The Hub is the retail heart of the South Bronx. (PHOTO: FUTUREBIRD/WIKIMEDIA COMMONS)

"L.A. flushes out at least a third of its population each decade, becoming an entirely new city in each generation." Journalist Doug Saunders wrote that in Arrival City, describing how people move through the neighborhoods of Los Angeles. Large urban immigrant gateways are in a constant state of churn. The displaced, displace. The real New York City:

As Cynthia Ozick said in the opening lines of her New Yorker essay “The Synthetic Sublime”: “More than any other metropolis of the Western world, New York disappears. It disappears and then it disappears again; or say that it metamorphoses between disappearances, so that every 75 years or so another city bursts out, as if against nature—new shapes, new pursuits, new immigrants with their unfamiliar tongues and worried uneasy bustle.” In Through the Children’s Gate, Adam Gopnik expressed this phenomenon another way: “There is always a new New York coming into being as the old one disappears.” Which is also true of ideas: Hundreds of writers and thinkers have stated this same simple fact in their own way countless times before, because my sense of loss, and the city’s fundamental dynamism, exists on a continuum of loss and gain stretching back through the modern waves of immigration, to the Indians who lost their land to the Dutch.

Emphasis added. If a city is real, then it is dying. If a city is vibrant, then its neighborhoods are dying. The mythological South Bronx:

People told stories about their decades in the South Bronx, growing up in public housing, rescuing abandoned buildings, surviving, going to college, coming back. They talked about their fear of being priced out--and their fear of "SoBro" becoming the next new East Harlem.

The demographics of East Harlem and the South Bronx, explained the moderator, were the same until just four or five years ago. Now they're completely different. If you go there today, he said, "you'll think you're in Paris."
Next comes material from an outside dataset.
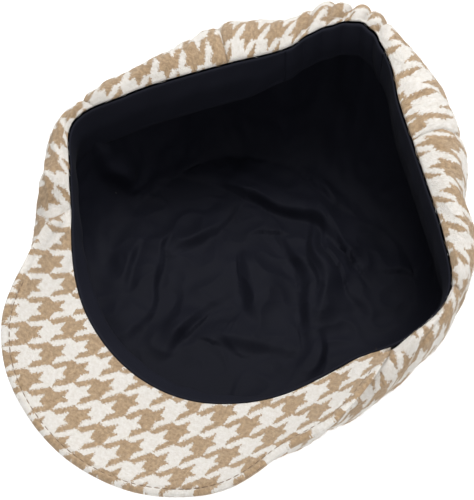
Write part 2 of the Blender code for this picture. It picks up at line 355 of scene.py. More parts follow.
wool = {
    "repeatAcross": 0.0137,  # the houndstooth's repeat along the weft
    "repeatAlong": 0.0175,  # and along the warp
    "tan": (0.560, 0.400, 0.245, 1.0),
    "tanDeep": (0.270, 0.172, 0.090, 1.0),
    "offWhite": (0.845, 0.820, 0.785, 1.0),
    "offWhiteWarm": (0.700, 0.650, 0.580, 1.0),
    "wobble": 0.0007,  # how far the cloth's stars stray from a true grid
    "fray": 0.0019,  # how far the brushed fibres drag the colours over each other
    "roughness": 0.95,
    "threadBump": 0.5,
    "napBump": 0.80,
}


def houndstoothWool():
    made, tree, shader = newMaterial("houndstooth_wool")
    place = clothPlace(tree)
    slow = speckle(tree, place, 110, 1.0)[1]
    fine = speckle(tree, place, 1400, 3.0, 0.7)[1]
    stray = vectorCalc(tree, "SUBTRACT", slow, (0.5, 0.5, 0.5))
    hairs = vectorCalc(tree, "SUBTRACT", fine, (0.5, 0.5, 0.5))
    moved = vectorCalc(tree, "ADD", place, vectorCalc(tree, "MULTIPLY", stray, (wool["wobble"] * 2,) * 3))
    moved = vectorCalc(tree, "ADD", moved, vectorCalc(tree, "MULTIPLY", hairs, (wool["fray"] * 2,) * 3))
    apart = tree.nodes.new("ShaderNodeSeparateXYZ")
    tree.links.new(moved, apart.inputs[0])
    warp = calc(tree, "MULTIPLY", apart.outputs["X"], 8 / wool["repeatAcross"])  # counted in eighths
    weft = calc(tree, "MULTIPLY", apart.outputs["Y"], 8 / wool["repeatAlong"])
    warpTan = calc(tree, "LESS_THAN", calc(tree, "FRACT", calc(tree, "DIVIDE", warp, 8)), 0.5)
    weftTan = calc(tree, "LESS_THAN", calc(tree, "FRACT", calc(tree, "DIVIDE", weft, 8)), 0.5)
    # The two sets of threads change places along the twill line, in steps of half an eighth
    steps = calc(tree, "ADD", calc(tree, "SNAP", warp, 0.5), calc(tree, "SNAP", weft, 0.5))
    turn = calc(tree, "FRACT", calc(tree, "DIVIDE", calc(tree, "ADD", steps, 2.5), 4))
    warpTop = calc(tree, "LESS_THAN", turn, 0.5)
    tanHere = calc(tree, "MULTIPLY_ADD", calc(tree, "SUBTRACT", warpTan, weftTan), warpTop, weftTan)
    mottle = speckle(tree, place, 620, 4.0, 0.7)[0]
    mottle = calc(tree, "MULTIPLY_ADD", mottle, 2.4, -0.7)
    mottle.node.use_clamp = True
    tanCloth = blendColours(tree, mottle, wool["tan"], wool["tanDeep"])
    whiteCloth = blendColours(tree, mottle, wool["offWhite"], wool["offWhiteWarm"])
    tree.links.new(blendColours(tree, tanHere, whiteCloth, tanCloth), shader.inputs["Base Color"])
    # Two fine threads to each eighth: the ones on top are the ones that show as ridges
    warpRidge = calc(tree, "PINGPONG", warp, 0.25)
    weftRidge = calc(tree, "PINGPONG", weft, 0.25)
    ridge = calc(tree, "MULTIPLY_ADD", calc(tree, "SUBTRACT", warpRidge, weftRidge), warpTop, weftRidge)
    threads = bump(tree, ridge, wool["threadBump"], 0.0008)
    nap = speckle(tree, place, 900, 6.0, 0.75)[0]
    tree.links.new(bump(tree, nap, wool["napBump"], 0.0012, threads), shader.inputs["Normal"])
    shader.inputs["Roughness"].default_value = wool["roughness"]
    shader.inputs["Specular IOR Level"].default_value = 0.15
    shader.inputs["Sheen Weight"].default_value = 0.25
    shader.inputs["Sheen Roughness"].default_value = 0.6
    return made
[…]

Emphasis added. That's funny. That's gentrification. The people telling those good ol' days stories are gentrifiers. Back to L.A. and Boyle Heights, home of Los Chipsters:

How does it make a difference if the residents who are part of gentrifying a neighborhood happen to have roots in the hood? ...

... Boyle Heights native and city worker Juan Romero opened Primera Taza four years ago, and he describes his decision to return this way: "We grew up always talking about being a part of something bigger. We’ve learned just how to create it for ourselves. Making it doesn’t mean moving out."

The so-called chipster phenomenon and its gentrifying tendencies (a close cousin of hipsters' gentrifying tendencies) have been getting more attention lately. The latino humor and satire site Pocho recently ran a piece on eight ways to tell if you're a chipster and the number one way was this: "You gentrified your own neighborhood when you moved back in with your mom."

Where are we now with the debate about gentrification? Theatre Bizarre. In San Francisco, we've got Gentrify Wall Street pretending to be employees of Google in order to make a point about the rent being too damn high. In 1970, the San Jose-San Francisco-Oakland MSA was #1 in the United States for per capita personal income. In 2009, the same metro was still #1. Over that period, the population grew by more than 50 percent. The immigrants kept coming. The anti-gentrification protesters live in the wealthiest metro in the wealthiest country in the entire world. It's been that way for at least four decades.

A return to New York City:

Although I grew up in Phoenix, I’d heard about my New York roots all my life. There was Cannon Street on the Lower East Side, where my grandmother was born. There was Canarsie, Brooklyn, where my mother was born. And there was Flushing, where my mother’s family had its first house, the house where they lived until escaping to the Southwest in 1969. Even in the scorching desert, Grandma Sylvia and Uncle Sheldon referenced the Flushing house, a five-bedroom stand-alone with a yard, as if it were down the street. The talk was always about how the area was partially rural when they moved there from Brooklyn in 1950, about the large Jewish and Italian populations, and how Flushing hosted the World’s Fair in 1939 and 1964. “When we moved there,” Grandma liked to say, “it was the country, and we were moving up in the world.” Each of these homes formed one locus in the triad of sacred places that defined my family’s mythology. Like their loud voices and Yiddish sayings, their history formed part of my identity: No matter how little I really knew about New York for the one year I lived there, I could always say that “my family is from here.”

Relocation is always some part escape (push) and some part moving up in the world (pull). Terms such as "white flight" are divorced from the migrant experience. Gentrification is upward mobility in the wrong direction. The tension between the mobile and the stuck is immortal. New York is dead. Long live New York.